2.3         Deferred Development Obligations.  ESIO will not, during any respective Option Period, offer or accept any offers for Regional Developer rights in the Optioned Areas.  ESIO may however, in its sole discretion, offer or accept an offer for franchise rights in the Optioned Areas; provided that upon the execution of an RDFA in an Optioned Area, TEMO shall thereafter be entitled to any rights (and subject to the obligations) of a Regional Developer with respect to such franchise.  It is the intention of the parties that the RDFA for each of the first six numbered Optioned Areas as set forth on Schedule 1.2 will be amended to provide for deferred development obligations as follows:


 

July 1, 2013

Begin Operations for first exercised Optioned Area

 

 

 

 

July 1, 2014

Begin Operations for second exercised Optioned Area

 

 

 

 

October 1, 2014

Begin Operations for third exercised Optioned Area

 

 

 

 

July 1, 2015

Begin Operations for fourth exercised Optioned Area

 

 

 

 

April 1, 2016

Begin Operations for fifth exercised Optioned Area

 

 

 

 

January 1, 2017

Begin Operations for sixth exercised Optioned Area


With respect to the additional five (5) regions located in the state of California, the Development obligations shall be as set forth in the pertinent RDFA unless otherwise agreed between the parties at the time such RDFA is executed.

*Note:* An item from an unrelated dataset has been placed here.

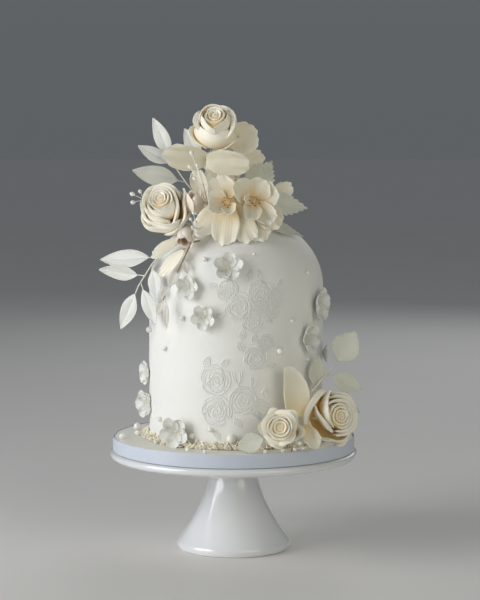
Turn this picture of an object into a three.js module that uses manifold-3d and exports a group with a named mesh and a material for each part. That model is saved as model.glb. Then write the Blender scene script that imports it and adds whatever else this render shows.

3.           ACKNOWLEDGEMENTS AND AGREEMENTS BY TEMO.


3.1         Delivery of FDD.  ESIO transmitted the 2011 FDD to TEMO at least 14 calendar days prior to the Effective Date of the Agreement.  TEMO has returned to ESIO a signed copy of the Acknowledgment of Receipt of the FDD that is dated no less than fourteen (14) calendar days from the Effective Date of this Agreement. TEMO received a complete copy of this Agreement at least seven (7) business days prior to the date on which this Agreement was executed and/or TEMO paid the Deposit Fee.  TEMO acknowledges that ESIO is in the process of updating the 2011 FDD, and the 2012 FDD will become effective on April 30, 2012.  Prior to the signing of each RFDA, ESIO will disclose (and TEMO will acknowledge receipt of) the then-current Franchise Disclosure Document applicable to each RFDA.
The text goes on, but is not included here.